The current flood map was created in 1983, after which homes were built at a higher, safer elevation. 80 percent of the homes in high-risk areas were built before 1983. Prior to the new legislation, these homes were grandfathered in to subsidized flood insurance rates. Now, they will be expected to pay the highest premiums. Though Congress later enacted a bill to delay these rising costs, some are worried that foreclosures could follow soon in their wake.
The Center for New York City Neighborhoods recently released a report called “Rising Tides, Rising Costs,” which explores the effects these new maps will have on homeowners. “In the two years prior to Hurricane Sandy, 1,800 1-4 family homeowners in the storm surge area had started foreclosure proceedings,” the report states. “By 2013, 4,228 area households had “underwater mortgages,” meaning they owe more on their homes than they are worth.”
The Center has been engaged in getting the word out to homeowners about the new, non-subsidized flood insurance rates, as well as starting a national conversation about the burden faced by homeowners.
“We want to make sure that we don’t lose any more affordable housing in New York City,” says Caroline Nagy of the Center. “We have an affordability crisis. We can’t afford to lose any affordable homes.” The Center is looking into other ways to protect homeowners that are more economically viable, for example, larger infrastructure projects like oyster beds and dunes which reduce storm surges, protecting homes from flooding, as well as other ways to protect homes from flooding that don’t involve elevation.

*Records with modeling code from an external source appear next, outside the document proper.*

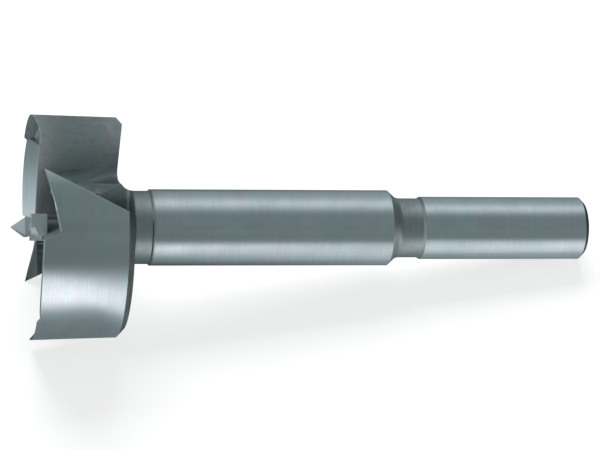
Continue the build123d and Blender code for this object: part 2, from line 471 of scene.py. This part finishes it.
# Turned stem: one outline swept round the axis, in mm along the bit and out from it
stemShape = {
    "body": [(18.0, 0), (18.0, 5.75), (18.2, 6.0), (19.3, 6.0), (56.4, 6.0)],
    "shank": [(61.5, 4.73), (61.9, 5.0), (88.35, 5.0), (89.0, 4.35), (89.0, 0)],
    "shoulderAngle": 42.0,  # degrees, where the body runs down to the neck
    "shoulderFillet": 1.7,
    "shoulderSteps": 8,
    "neckRadius": 4.73,
    "roundSteps": 160,
    "rowLength": 1.5,       # mm between the rows of the sweep
    "ringRowLength": 0.08,  # the same where there are rings
    "ringPitch": 0.32,      # mm between the lathe's rings on what is left unground
    "ringDepth": 0.004,
    "ringRun": 5.0,         # a level run shorter than this is left unground
    "groundBody": (18.45, 56.4),
    "groundShank": (61.9, 88.35),
    "chamferTo": 88.95,
    "sharpAngle": 25.0,
}


def stemOutline(s):
    lean = math.radians(s["shoulderAngle"])
    startAlong, startOut = s["body"][-1]
    cornerAlong = startAlong + (startOut - s["neckRadius"]) / math.tan(lean)
    endAlong = cornerAlong + s["shoulderFillet"] * math.tan(lean / 2)
    shoulder = []
    for step in range(s["shoulderSteps"] + 1):
        swing = lean * (1 - step / s["shoulderSteps"])
        shoulder.append((endAlong - s["shoulderFillet"] * math.sin(swing),
                         s["neckRadius"] + s["shoulderFillet"] * (1 - math.cos(swing))))
    points = s["body"] + shoulder + s["shank"]
    fine = [points[0]]
    for first, second in zip(points, points[1:]):
        length = math.dist(first, second)
        unground = first[1] == second[1] and length < s["ringRun"]
        count = max(1, round(length / (s["ringRowLength"] if unground else s["rowLength"])))
        for step in range(1, count + 1):
            share = step / count
            fine.append(tuple(a + share * (b - a) for a, b in zip(first, second)))
    return fine


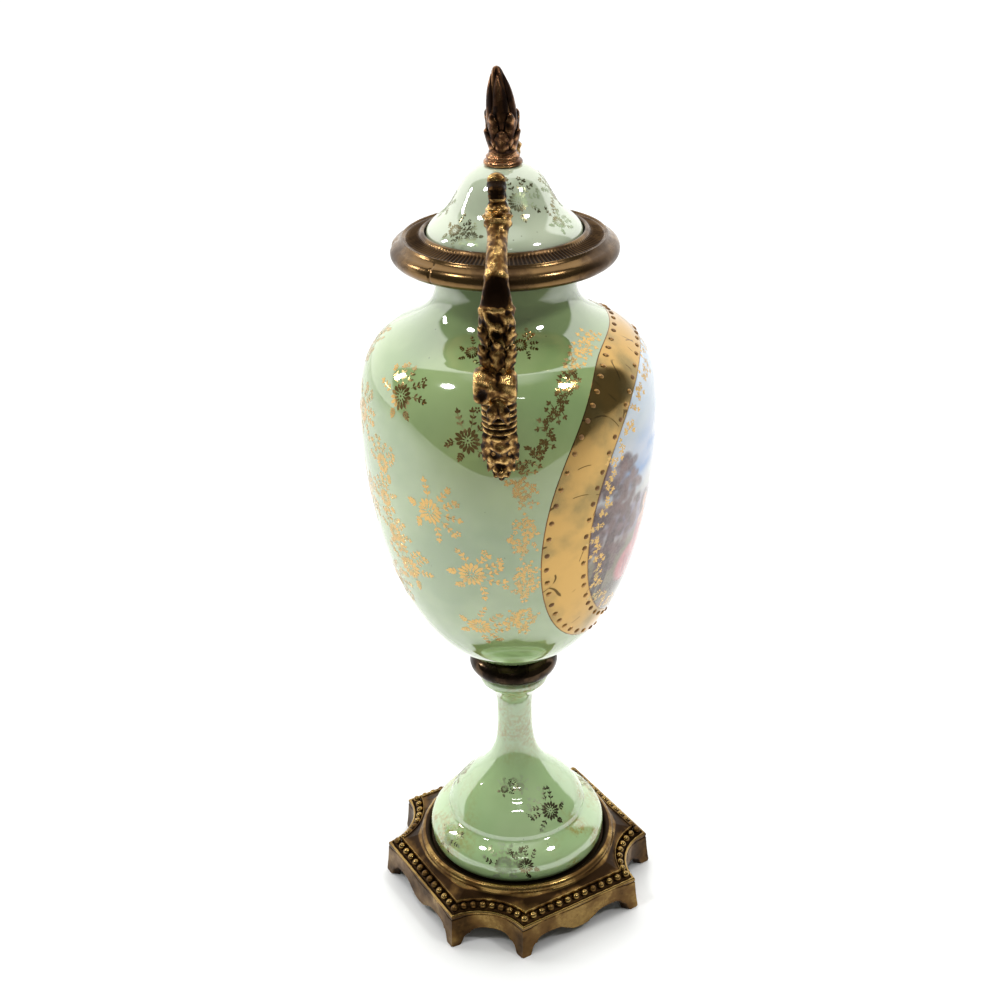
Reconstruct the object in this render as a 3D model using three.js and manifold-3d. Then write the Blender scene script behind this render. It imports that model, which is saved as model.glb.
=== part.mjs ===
// Mantel urn: a lidded porcelain urn on a tall foot, mounted in cast brass.
// Millimetres, +Z up. The origin is the middle of the base, on the table. The two handles
// lie on +X and -X, and the painted reserve faces -Y.
import * as THREE from "three";
import { mergeVertices } from "three/addons/utils/BufferGeometryUtils.js";
import Module from "manifold-3d";

// Fits
const TOUCH = 0.3; // gap left between two pieces that rest on each other
const SEAT_GAP = 0.5; // around the foot in the seat ring
const SLEEVE_GAP = 0.4; // between the neck and the collar's sleeve
const LID_GAP = 0.7; // around the lid inside the collar's lip
const FLANGE_GAP = 0.9; // around the lid's flange inside the neck

// Cast base: four straight sides with scooped corners between them
const BASE_HALF_WIDTH = 52.5; // middle of the base to the ridge of a straight side
const BASE_SIDE_HALF = 29.7; // half the ridge of a straight side
const BASE_SCOOP = 6.4; // depth of the curve of a scooped corner
const BASE_RIDGE_HEIGHT = 16.7;
const BASE_FLARE = 2.5; // the skirt's lean outwards at its feet
const BASE_WALL = 3.0;
const BASE_TURN = THREE.MathUtils.degToRad(33.6); // base against the handles
const BEAD_SIZE = 3.4; // height and width of the beaded moulding
const ARCH_HEIGHT = 9.0; // crown of the cut-outs between the bracket feet
const PENDANT_HEIGHT = 3.8; // underside of the drop in the middle of a straight side
const FOOT_TREAD = 3.6; // how far a bracket foot runs along each side
const SEAT_RING_TUBE = 2.3;
const SEAT_RING_HEIGHT = 25.2;
const SEAT_DEPTH = 2.2; // plate below the top of the seat ring
const PLATE_BORE = 20.0; // radius of the opening in the middle of the plate

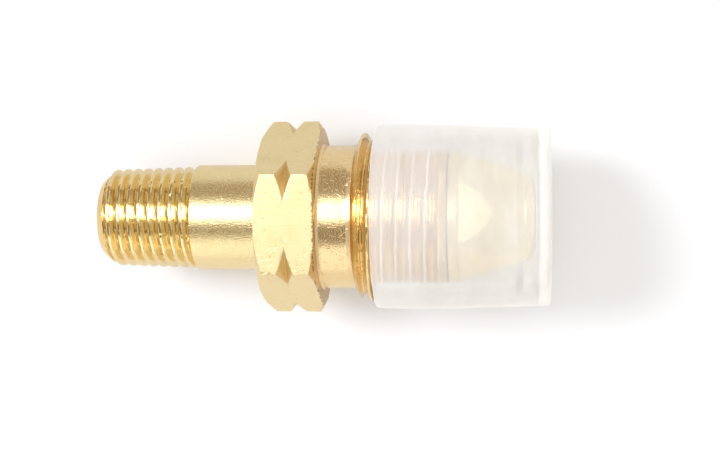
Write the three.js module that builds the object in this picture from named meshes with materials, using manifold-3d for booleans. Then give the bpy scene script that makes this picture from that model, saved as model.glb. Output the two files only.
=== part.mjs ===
// Gas cylinder connector: a nipple with a tapered pipe thread and a bullet nose, a coupling nut
// with a left-hand thread that turns on it, a push-on cap over that thread, and a small
// excess-flow check inside the nose.
//
// The fitting lies along X. The pipe thread points to -X, the nose and the cap to +X, and Z is up,
// with one flat of the coupling nut facing straight up. Lengths are in millimetres, and places
// along the axis are measured from the middle of the whole fitting.

import * as THREE from 'three';
import { mergeVertices } from 'three/addons/utils/BufferGeometryUtils.js';
import Module from 'manifold-3d';

const inch = 25.4;
const overallLength = 59.9;
const pipeEnd = -overallLength / 2;
const capEnd = overallLength / 2;

// Nipple
const pipeThreadLength = 13.0;
const pipeEndRadius = 5.1;
const pipeChamferLength = 1.8;
const pipeChamferRadius = 6.35;
const pipeThreadOverlap = 0.1;
const shankStart = pipeEnd + pipeThreadLength;
const shankRadius = 7.06;
const collarStart = 16.8;
const collarWidth = 1.3;
const collarRadius = 8.95;
const noseStart = collarStart + collarWidth;
const noseTip = 28.05;
const noseFlatsAcross = inch * 9 / 16;
const noseFlatsRoll = THREE.MathUtils.degToRad(-9.6);
const noseRootRadius = 8.22;
const noseBulletLength = 4.45;
const noseConeEndRadius = 5.95;
const noseTipRadius = 3.4;
const noseTipLength = 1.05;
const turnedEdge = 0.15;

// Gas passage and the seat of the excess-flow check
const outletRadius = 2.9;
const outletDepth = 39.5;
const throatRadius = 1.6;
const seatRadius = 2.2;
const seatShoulder = 14.85;
const chamberRadius = 3.0;

// Coupling nut
const nutStart = -7.68;
const nutEnd = 16.7;
const nutFlatsAcross = inch * 7 / 8;
const nutFaceRadius = 11.25;
const hexCornersStart = -6.65;
const hexCornersEnd = -0.65;
const hexShoulder = 0.0;
const hexShoulderRadius = 11.6;
const grooveCentre = -3.7;
const grooveHalfWidth = 1.12;
const grooveDepth = 1.32;
const neckStart = 0.3;
const neckEnd = 3.85;
const neckRadius = 9.57;
const flareEnd = 4.6;
const flareRadius = 9.78;
const nutThreadStart = 5.45;
const nutThreadRadius = 11.23;
const nutChamferLength = 1.05;
const nutNoseRadius = 9.4;
const nutBoreRadius = 7.26;

// Cap
const capMouth = 7.2;
const capWall = 1.75;
const capMouthRadius = 12.12;
const capMouthChamfer = 0.2;
const capBelly = 11.5;
const capBellyRadius = 12.45;
const capTaperStart = 16.75;
const capTaperRadius = 12.15;
const capTaperMiddle = 23.35;
const capTaperMiddleRadius = 11.85;
const capEndRadius = 11.66;
const capEndRounding = 0.5;
const capBoreRadius = 11.42;
const capGripEnd = 17.35;
const capShoulder = 25.45;
const capShoulderLength = 0.95;
const capShoulderRadius = 10.85;
const capPocketRadius = 10.2;
const capPocketRounding = 0.8;

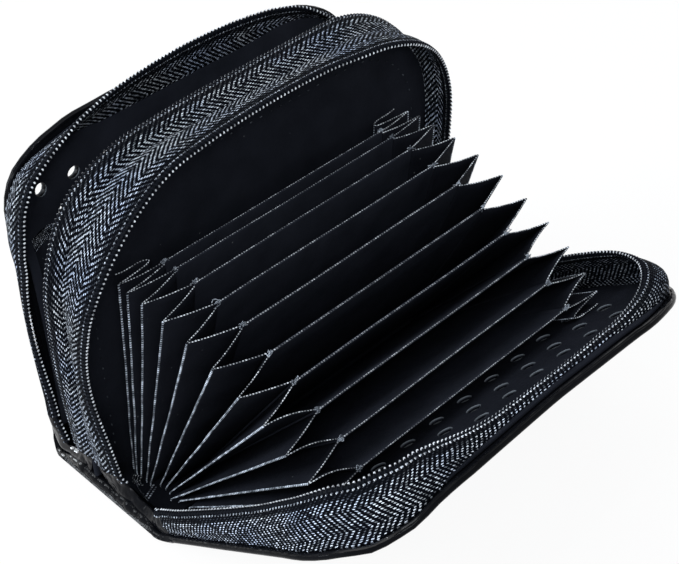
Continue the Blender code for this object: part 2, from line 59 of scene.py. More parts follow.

The burden the new legislation places on homeowners is devastating, says Nagy. “This is really scary for people who are living in flood zone neighborhoods. They’ve already had to deal with the devastation of Sandy. And then they see these huge rate increases coming down the pike that threaten their ability to stay in their home and threaten their community. There’s a lot of trepidation and fear and anxiety.”
Some small businesses still struggling
Homeowners were not the only ones devastated by the storm. Many small businesses sustained significant losses, like Shannon Hummel, the founder of Red Hook’s Cora Dance Studio, a pay-what-you-can non-profit, whose clientele is a mix of public housing residents and home-owners. Hummel lost about $60,000 in tuition and grant money, but because she didn’t sustain and property damage, she was ineligible for any Small Business loans. Hummel raised the money she needed to keep her business afloat by organizing the Red Hook Prom—a 1980s dance night to which small businesses donated food, alcohol, and hair treatments. She raised $25,000.
Last year, Hummel told the Brooklyn Bureau “As an organization, we’re less stable than we were financially and institutionally because we’re still reeling from losses from Sandy.” [http://bkbureau.org/2013/10/28/red-hook-needs-no-reminder-of-sandys-impact/]
This year, she says, thanks to community support, “Programs are thriving.”
After the storm, the Small Business Association offered loans of 6 percent over 30 years to small businesses impacted by the storm. But the U.S. Government Accountability Office recently released a report which found the SBA’s response to Superstorm Sandy severely lacking. “Following Hurricane Sandy, the Small Business Administration (SBA) did not meet its timeliness goal for processing business loan applications,” the report concluded. The SBA took an average of 45 days to process physical business disaster loans and 38 days for economic injury loans, exceeding the 21-processing goal.
And they only approved a scant 42 percent of business loan applications, declining business loan applications primarily because of applicants’ lack of repayment ability and credit history. Furthermore, many who dealt with FEMA or SBA complained of changes in personnel that led to delays in processing.
Robert Piechota is the Director of the Small Business Development Center at Brooklyn (SBDC), a non-profit which helped the SBA implement its policies in the post-Sandy period. Piechota says SBA did not handle Sandy recovery well at all. “A lot of these loans were being judged like a business loan—‘Show me viability, show me future cash flow, what are you going to do with the money, if you have collateral, put it up, if you own a house, it’s going to be collateralized.'” But Sandy wasn’t business as usual—it was a disaster. “And there’s got to be an underlying measure that looks at disaster,” Piechota said.
He suggested programs that would give money to small businesses upfront, or grant programs that are more geared towards post-disaster relief, and less like they are helping a new business open. “You’ve got businesses that have been in the community for 10, 15, 20 years and they employ 10, 15, 35 people, and you’re underwriting them as though, ‘Well, I don’t know, if we give you this…’ They’ve been in business for 30 years and you’re scrutinizing them like they’ve never had an entrepreneurial endeavor.” Instead, Piechota says, “I do believe if there is a disaster, there’s gotta be a different underwriting process that recognizes it.”
SBA seems to have got the message. In an email, a spokesperson for the Association wrote, “Since Sandy, SBA has made several important changes that will accomplish this goal, such as implementing an expedited approval loan process for business and home loans, separate business and home loan processing tracks, and streamlined electronic loan application intake.”
For many, it’s too late. “I saw a lot of businesses go under,” Piechota said. “And we’re still working on Sandy.”